§ **REQUIRED TASK**
Using the data that follows, return exactly the lines from the one that contains "What OpenSCAD source" through the one that contains "head_d = 254.8; // [240:0.2:270]", ends included.

--- Start of PROVIDED DATA ---

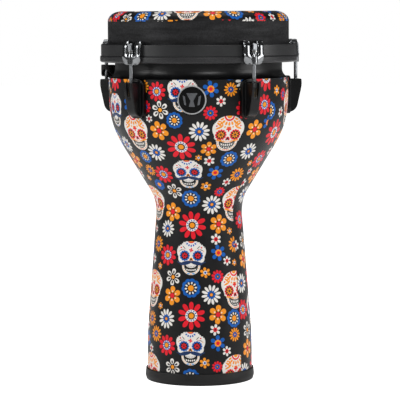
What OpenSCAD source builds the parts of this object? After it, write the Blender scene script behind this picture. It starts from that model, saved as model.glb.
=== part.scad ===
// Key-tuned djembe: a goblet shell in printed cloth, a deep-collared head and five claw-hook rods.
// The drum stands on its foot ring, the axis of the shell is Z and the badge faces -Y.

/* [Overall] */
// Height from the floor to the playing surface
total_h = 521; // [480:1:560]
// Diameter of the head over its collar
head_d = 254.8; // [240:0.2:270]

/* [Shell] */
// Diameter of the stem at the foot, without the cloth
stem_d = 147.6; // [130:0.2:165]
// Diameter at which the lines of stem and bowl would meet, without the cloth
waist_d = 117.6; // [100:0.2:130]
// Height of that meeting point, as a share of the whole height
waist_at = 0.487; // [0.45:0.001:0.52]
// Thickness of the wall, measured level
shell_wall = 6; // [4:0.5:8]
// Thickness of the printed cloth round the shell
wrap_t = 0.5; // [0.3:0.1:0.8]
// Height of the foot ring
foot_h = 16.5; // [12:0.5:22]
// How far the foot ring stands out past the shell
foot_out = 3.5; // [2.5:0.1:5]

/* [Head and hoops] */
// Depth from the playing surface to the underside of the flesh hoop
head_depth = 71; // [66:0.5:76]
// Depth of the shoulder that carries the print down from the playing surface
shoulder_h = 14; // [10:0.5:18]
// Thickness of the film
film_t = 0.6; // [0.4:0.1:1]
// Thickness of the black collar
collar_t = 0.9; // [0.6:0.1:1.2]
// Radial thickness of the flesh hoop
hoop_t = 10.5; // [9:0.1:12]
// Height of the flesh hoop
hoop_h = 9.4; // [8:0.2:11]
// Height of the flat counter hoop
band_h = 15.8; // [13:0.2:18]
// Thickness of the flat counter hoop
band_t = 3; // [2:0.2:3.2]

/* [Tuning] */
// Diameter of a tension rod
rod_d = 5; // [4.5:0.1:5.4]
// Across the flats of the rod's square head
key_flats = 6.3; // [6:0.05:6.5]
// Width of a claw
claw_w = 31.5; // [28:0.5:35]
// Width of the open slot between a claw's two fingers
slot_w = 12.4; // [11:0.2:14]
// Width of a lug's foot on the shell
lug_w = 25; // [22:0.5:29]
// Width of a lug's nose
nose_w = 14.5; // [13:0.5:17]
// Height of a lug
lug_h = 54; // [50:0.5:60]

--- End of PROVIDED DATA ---
--- Start of PROVIDED DATA ---

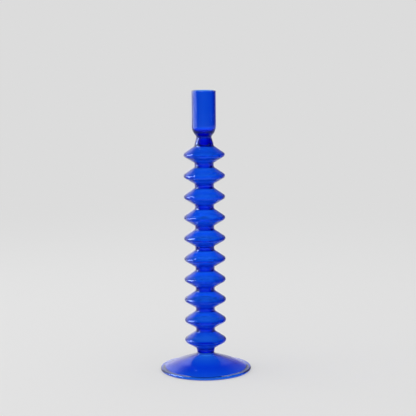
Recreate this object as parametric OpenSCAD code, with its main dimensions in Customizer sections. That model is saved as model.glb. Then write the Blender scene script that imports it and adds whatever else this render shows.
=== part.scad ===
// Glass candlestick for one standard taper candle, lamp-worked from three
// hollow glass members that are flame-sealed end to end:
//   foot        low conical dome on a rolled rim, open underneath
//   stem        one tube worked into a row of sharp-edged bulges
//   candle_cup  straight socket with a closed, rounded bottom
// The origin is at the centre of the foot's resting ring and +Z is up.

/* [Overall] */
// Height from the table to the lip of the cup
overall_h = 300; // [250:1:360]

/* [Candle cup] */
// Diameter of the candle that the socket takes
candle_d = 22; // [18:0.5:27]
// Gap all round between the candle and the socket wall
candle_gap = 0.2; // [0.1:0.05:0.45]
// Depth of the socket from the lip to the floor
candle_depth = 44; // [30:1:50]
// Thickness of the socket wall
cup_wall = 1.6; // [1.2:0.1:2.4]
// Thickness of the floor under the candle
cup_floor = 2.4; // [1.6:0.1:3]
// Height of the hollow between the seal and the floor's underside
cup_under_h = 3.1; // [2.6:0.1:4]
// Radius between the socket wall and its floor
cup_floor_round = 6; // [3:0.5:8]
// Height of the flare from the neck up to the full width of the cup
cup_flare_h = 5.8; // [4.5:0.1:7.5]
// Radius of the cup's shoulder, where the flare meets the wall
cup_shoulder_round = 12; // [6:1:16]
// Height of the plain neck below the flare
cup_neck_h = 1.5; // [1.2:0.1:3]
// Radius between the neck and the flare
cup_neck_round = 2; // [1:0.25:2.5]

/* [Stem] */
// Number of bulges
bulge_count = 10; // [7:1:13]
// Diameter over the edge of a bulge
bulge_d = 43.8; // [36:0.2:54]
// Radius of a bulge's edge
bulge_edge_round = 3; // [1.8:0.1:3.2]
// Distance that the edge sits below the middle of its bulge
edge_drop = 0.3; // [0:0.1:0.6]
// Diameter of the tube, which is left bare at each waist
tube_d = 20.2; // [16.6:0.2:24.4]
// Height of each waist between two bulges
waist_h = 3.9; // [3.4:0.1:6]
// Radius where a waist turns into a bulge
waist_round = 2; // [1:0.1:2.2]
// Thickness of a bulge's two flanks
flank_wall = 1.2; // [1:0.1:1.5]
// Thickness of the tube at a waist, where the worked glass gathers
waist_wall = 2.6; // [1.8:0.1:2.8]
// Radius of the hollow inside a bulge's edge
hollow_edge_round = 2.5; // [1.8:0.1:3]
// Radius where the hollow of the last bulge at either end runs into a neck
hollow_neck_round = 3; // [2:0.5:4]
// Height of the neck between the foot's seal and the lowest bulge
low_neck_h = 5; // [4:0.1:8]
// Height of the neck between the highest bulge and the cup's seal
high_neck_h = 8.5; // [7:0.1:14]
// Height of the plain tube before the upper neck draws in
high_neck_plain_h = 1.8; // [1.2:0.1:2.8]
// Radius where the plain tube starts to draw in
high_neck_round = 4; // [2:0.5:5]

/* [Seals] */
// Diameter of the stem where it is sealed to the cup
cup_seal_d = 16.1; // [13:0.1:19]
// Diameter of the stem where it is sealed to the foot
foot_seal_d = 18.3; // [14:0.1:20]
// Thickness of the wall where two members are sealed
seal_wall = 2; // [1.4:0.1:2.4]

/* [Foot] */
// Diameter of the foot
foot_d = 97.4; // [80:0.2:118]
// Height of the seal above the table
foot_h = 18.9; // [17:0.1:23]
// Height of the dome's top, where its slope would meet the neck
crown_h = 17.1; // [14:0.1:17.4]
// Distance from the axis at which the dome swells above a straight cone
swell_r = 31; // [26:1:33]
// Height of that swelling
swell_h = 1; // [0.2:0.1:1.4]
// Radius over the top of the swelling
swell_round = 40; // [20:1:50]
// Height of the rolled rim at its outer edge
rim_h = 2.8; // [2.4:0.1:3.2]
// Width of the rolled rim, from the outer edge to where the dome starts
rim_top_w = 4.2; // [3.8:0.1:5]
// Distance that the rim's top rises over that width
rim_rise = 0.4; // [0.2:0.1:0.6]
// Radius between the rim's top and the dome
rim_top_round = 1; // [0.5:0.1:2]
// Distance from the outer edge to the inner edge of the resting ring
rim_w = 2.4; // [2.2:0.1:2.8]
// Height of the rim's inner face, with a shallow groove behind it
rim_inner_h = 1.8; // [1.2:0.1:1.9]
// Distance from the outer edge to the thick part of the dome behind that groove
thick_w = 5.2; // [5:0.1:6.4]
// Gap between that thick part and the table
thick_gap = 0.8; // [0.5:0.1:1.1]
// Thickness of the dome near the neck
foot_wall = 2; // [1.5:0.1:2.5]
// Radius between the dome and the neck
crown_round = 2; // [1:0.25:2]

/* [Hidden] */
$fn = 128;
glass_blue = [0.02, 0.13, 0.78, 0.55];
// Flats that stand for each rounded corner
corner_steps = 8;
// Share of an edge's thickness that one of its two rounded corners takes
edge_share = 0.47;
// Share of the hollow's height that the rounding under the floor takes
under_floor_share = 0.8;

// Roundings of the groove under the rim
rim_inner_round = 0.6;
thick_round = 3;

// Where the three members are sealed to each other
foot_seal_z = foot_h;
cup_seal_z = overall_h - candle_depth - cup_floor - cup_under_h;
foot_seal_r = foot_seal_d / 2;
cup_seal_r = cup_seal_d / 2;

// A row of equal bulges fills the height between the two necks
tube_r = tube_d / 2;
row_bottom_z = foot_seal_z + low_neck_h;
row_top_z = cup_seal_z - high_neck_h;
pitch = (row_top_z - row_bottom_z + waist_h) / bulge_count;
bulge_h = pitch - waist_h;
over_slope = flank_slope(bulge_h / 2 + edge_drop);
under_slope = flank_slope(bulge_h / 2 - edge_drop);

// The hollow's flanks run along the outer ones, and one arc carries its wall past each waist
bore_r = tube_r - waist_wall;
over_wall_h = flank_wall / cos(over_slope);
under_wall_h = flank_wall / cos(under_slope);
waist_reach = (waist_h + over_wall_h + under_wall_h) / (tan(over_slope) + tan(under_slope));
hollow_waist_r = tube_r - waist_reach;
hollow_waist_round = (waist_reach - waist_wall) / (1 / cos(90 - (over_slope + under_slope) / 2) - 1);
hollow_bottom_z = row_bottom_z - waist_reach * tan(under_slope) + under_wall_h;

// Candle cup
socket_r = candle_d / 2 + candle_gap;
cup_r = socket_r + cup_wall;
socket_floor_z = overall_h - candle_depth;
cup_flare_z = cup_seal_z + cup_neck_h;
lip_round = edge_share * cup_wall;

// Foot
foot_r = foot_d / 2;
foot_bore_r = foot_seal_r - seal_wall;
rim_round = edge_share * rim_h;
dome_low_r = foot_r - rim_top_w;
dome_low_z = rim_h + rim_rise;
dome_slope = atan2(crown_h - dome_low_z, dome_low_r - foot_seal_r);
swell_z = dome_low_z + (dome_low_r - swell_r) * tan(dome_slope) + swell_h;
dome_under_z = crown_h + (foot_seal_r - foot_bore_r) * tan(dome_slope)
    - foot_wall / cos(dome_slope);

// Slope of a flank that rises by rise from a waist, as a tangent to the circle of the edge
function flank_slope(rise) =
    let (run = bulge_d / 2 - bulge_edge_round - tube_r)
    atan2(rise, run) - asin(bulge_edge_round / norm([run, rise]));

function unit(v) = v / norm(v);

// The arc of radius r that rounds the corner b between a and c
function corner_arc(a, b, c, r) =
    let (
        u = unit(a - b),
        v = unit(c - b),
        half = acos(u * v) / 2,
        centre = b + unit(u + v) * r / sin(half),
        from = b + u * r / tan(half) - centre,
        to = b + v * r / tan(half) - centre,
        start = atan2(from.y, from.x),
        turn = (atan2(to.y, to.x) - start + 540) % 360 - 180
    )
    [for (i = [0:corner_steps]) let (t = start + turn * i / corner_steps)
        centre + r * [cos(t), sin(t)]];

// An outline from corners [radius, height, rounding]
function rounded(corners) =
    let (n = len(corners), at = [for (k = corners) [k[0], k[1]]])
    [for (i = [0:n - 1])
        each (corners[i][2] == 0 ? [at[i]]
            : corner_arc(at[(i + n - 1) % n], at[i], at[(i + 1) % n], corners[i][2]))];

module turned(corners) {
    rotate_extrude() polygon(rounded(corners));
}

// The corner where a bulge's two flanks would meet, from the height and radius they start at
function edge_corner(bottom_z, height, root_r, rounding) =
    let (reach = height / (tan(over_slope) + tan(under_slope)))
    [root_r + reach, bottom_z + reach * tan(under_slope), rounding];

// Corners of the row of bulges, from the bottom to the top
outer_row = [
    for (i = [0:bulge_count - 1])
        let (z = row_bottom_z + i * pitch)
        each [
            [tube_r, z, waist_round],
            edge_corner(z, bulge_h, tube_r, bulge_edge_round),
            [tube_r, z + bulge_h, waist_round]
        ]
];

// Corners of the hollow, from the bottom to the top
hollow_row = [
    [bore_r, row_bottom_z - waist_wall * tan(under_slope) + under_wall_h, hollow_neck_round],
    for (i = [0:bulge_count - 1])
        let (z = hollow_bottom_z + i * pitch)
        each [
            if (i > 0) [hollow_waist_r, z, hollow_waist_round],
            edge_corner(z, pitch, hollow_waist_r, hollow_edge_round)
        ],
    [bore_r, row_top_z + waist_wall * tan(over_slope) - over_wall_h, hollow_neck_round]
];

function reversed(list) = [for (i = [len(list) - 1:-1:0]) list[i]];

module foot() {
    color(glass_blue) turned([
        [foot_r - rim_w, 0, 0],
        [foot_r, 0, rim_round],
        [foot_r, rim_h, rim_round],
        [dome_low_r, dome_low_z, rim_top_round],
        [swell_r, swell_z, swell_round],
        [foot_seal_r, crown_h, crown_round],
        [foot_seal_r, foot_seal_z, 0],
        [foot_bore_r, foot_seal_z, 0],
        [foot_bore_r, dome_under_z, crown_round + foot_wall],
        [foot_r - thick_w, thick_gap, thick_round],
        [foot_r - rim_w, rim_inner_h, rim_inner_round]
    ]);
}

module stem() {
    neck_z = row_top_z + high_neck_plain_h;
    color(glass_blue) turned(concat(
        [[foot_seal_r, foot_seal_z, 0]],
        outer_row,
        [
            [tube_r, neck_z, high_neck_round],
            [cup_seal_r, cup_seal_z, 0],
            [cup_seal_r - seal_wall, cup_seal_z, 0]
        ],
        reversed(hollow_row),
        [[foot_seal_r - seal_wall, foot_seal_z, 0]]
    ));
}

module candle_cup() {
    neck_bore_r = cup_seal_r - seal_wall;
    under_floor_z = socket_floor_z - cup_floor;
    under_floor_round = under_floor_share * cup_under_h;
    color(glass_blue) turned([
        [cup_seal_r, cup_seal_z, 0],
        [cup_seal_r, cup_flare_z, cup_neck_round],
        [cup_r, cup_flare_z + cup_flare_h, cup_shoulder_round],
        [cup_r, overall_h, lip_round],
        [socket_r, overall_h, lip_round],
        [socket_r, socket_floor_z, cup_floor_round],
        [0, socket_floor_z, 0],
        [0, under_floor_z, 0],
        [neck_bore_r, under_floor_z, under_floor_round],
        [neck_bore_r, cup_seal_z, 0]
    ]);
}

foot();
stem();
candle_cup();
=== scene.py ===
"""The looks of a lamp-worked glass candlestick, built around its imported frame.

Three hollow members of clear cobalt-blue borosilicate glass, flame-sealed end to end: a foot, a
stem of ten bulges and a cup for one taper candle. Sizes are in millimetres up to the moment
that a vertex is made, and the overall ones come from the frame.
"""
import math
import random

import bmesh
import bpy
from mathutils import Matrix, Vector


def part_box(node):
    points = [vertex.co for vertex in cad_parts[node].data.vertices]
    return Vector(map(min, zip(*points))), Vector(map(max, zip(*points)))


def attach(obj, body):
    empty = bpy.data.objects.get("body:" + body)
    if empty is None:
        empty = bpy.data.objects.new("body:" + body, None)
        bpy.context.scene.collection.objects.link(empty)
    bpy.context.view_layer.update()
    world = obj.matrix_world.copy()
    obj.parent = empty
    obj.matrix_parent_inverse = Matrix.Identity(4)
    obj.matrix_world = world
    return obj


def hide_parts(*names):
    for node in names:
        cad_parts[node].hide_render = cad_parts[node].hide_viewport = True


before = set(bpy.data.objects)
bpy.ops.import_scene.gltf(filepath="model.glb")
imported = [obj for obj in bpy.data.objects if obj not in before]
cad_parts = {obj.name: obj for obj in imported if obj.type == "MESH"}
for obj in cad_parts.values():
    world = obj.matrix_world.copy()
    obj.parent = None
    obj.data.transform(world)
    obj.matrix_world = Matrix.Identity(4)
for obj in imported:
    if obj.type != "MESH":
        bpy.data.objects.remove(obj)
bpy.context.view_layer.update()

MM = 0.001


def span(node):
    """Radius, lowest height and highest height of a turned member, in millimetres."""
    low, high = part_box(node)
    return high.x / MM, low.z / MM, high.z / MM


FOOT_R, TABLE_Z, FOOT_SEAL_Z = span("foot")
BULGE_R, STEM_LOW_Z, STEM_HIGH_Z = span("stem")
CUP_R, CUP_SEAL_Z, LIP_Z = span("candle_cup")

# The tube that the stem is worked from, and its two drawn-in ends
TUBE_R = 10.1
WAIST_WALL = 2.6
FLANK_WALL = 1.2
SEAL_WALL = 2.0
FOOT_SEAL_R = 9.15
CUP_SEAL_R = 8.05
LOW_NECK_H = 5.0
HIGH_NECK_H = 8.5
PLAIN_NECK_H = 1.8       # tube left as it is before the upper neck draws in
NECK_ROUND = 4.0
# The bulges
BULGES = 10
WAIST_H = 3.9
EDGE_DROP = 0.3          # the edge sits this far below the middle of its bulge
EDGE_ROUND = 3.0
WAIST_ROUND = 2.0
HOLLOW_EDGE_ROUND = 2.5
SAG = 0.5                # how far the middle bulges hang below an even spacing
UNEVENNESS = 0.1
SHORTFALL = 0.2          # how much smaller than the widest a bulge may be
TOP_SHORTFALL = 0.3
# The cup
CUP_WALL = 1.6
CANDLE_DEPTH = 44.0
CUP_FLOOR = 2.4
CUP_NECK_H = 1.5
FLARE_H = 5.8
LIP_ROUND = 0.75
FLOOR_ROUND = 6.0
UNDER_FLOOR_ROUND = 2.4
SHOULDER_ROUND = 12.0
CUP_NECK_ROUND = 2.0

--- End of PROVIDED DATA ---

§ **PROBLEM SOLUTION**
What OpenSCAD source builds the parts of this object? After it, write the Blender scene script behind this picture. It starts from that model, saved as model.glb.
=== part.scad ===
// Key-tuned djembe: a goblet shell in printed cloth, a deep-collared head and five claw-hook rods.
// The drum stands on its foot ring, the axis of the shell is Z and the badge faces -Y.

/* [Overall] */
// Height from the floor to the playing surface
total_h = 521; // [480:1:560]
// Diameter of the head over its collar
head_d = 254.8; // [240:0.2:270]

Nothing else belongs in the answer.